• [Task description] Using the data beneath this instruction, retype only the lines from the one that contains "Reconstruct the object" down to the one that contains "tray's weld flange.", both included, exactly as they appear.

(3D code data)
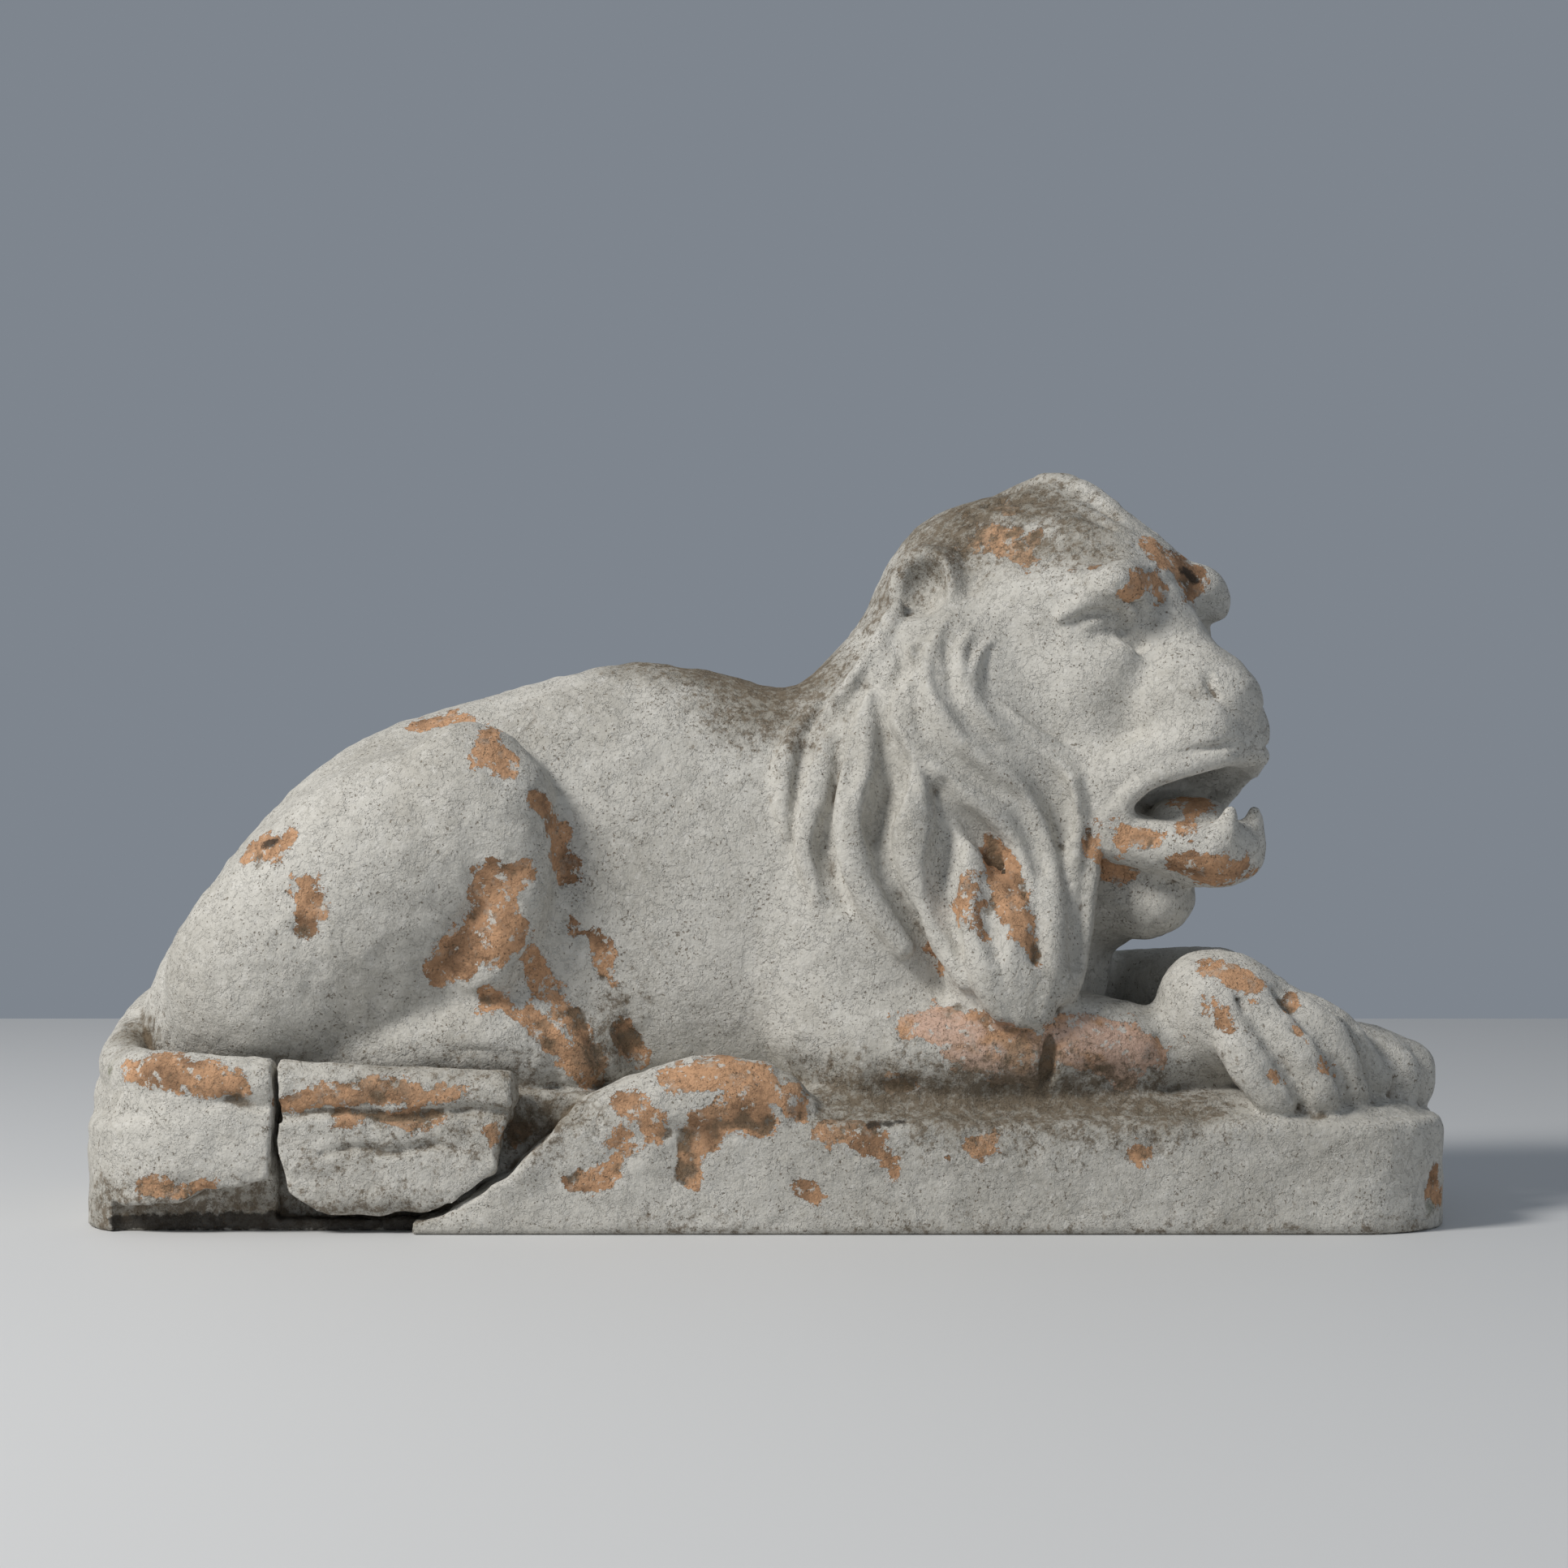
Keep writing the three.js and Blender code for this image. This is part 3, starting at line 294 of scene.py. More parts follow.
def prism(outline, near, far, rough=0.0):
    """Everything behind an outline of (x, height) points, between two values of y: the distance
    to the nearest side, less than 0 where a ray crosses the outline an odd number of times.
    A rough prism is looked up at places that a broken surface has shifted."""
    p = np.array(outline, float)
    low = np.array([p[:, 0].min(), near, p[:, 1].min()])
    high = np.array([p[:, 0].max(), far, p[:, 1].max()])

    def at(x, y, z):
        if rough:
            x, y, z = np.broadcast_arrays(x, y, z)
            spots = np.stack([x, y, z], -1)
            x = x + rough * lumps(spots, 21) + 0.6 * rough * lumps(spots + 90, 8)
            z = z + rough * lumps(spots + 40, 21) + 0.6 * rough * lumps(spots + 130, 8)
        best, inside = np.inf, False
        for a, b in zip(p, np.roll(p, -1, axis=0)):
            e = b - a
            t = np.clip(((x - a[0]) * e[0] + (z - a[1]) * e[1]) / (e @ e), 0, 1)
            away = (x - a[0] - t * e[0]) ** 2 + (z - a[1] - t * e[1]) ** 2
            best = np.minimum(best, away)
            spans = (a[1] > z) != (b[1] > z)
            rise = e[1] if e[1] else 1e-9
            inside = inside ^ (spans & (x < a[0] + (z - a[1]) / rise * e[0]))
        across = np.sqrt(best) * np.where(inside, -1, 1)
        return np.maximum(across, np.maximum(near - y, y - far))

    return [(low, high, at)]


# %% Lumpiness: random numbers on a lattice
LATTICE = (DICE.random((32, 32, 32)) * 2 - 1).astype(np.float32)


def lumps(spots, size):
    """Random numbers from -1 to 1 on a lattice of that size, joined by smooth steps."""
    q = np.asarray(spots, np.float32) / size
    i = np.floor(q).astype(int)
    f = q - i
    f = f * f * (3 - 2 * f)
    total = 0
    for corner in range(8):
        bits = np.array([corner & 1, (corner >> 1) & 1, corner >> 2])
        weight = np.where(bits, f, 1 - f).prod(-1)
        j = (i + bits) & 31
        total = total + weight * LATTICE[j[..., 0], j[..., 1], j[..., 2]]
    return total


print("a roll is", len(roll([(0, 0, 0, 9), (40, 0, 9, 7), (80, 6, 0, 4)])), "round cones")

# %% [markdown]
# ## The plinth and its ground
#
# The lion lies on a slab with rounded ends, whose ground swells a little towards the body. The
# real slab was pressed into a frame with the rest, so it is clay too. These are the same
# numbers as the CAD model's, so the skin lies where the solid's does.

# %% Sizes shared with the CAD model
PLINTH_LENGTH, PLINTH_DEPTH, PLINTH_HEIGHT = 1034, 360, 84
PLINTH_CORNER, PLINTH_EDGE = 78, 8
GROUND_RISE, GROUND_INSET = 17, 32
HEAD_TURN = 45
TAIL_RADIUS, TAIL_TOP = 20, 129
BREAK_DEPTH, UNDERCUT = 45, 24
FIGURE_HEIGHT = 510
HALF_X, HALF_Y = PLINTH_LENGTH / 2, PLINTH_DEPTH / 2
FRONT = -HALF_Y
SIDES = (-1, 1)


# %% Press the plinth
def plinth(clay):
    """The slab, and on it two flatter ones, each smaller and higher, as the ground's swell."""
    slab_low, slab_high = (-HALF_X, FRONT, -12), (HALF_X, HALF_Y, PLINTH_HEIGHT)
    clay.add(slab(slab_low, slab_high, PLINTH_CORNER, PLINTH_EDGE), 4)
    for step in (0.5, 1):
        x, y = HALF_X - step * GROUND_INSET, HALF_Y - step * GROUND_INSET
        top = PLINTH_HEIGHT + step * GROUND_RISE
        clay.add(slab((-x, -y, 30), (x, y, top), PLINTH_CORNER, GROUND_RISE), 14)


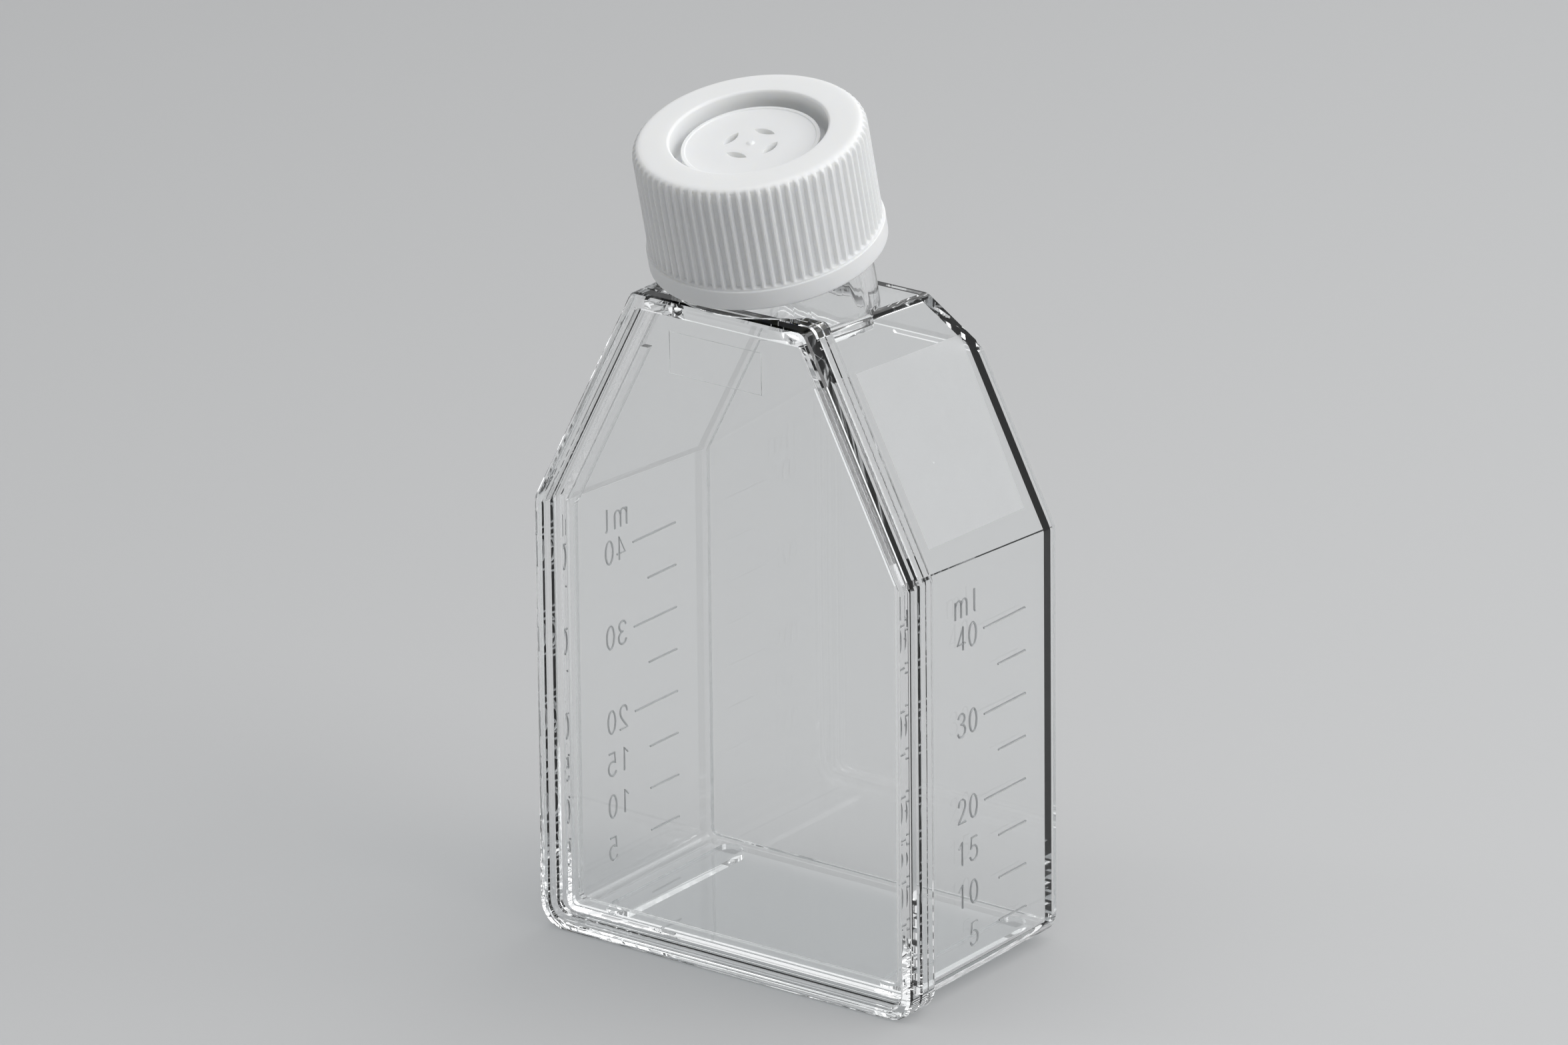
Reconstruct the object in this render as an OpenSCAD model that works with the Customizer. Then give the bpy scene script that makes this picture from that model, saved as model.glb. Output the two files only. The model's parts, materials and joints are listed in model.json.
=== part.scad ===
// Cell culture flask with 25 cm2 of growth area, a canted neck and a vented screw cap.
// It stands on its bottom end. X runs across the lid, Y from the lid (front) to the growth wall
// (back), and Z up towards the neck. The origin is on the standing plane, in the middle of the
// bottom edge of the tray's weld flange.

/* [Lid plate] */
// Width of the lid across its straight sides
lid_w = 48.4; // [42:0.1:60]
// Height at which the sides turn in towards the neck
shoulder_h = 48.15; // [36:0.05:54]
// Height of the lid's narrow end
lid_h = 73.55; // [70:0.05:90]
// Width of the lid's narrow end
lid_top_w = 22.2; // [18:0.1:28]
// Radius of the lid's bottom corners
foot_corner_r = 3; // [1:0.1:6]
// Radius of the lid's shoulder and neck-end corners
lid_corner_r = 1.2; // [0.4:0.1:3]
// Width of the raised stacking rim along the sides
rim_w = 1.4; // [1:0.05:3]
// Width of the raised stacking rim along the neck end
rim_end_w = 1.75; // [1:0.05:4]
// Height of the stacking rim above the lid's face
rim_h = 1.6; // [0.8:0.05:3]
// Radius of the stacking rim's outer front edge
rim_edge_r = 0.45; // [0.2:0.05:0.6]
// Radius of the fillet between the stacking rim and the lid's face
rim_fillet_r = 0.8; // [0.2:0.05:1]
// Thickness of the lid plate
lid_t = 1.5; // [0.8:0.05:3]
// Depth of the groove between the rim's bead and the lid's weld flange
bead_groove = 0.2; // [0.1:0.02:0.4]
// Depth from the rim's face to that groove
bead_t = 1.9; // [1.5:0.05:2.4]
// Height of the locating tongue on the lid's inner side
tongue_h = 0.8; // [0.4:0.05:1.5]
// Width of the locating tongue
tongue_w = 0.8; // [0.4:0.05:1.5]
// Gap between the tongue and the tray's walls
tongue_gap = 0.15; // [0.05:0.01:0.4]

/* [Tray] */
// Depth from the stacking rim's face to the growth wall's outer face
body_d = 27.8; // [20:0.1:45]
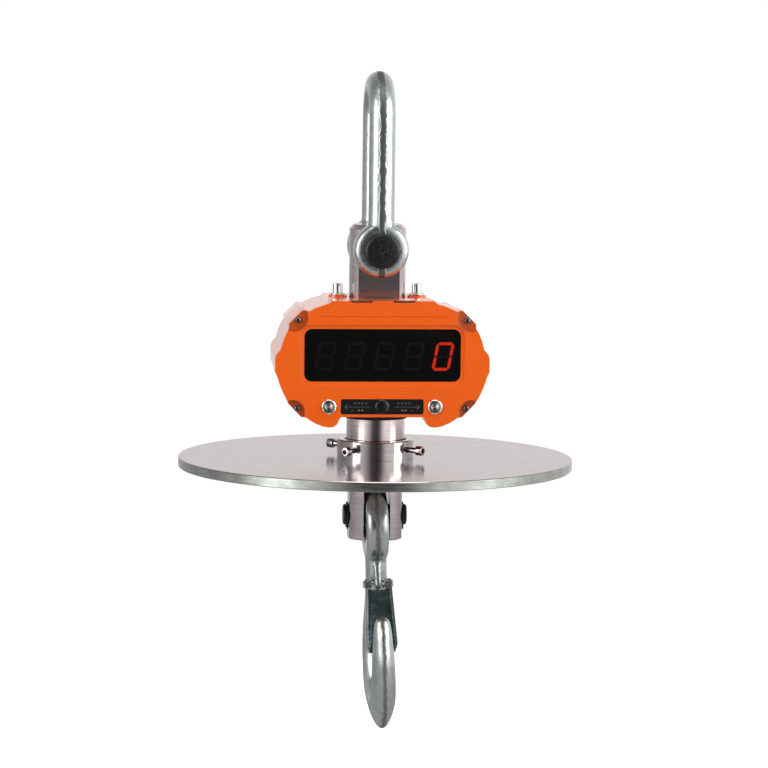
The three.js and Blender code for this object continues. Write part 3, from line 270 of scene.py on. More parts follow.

• [Exercise solution]
Reconstruct the object in this render as an OpenSCAD model that works with the Customizer. Then give the bpy scene script that makes this picture from that model, saved as model.glb. Output the two files only. The model's parts, materials and joints are listed in model.json.
=== part.scad ===
// Cell culture flask with 25 cm2 of growth area, a canted neck and a vented screw cap.
// It stands on its bottom end. X runs across the lid, Y from the lid (front) to the growth wall
// (back), and Z up towards the neck. The origin is on the standing plane, in the middle of the
// bottom edge of the tray's weld flange.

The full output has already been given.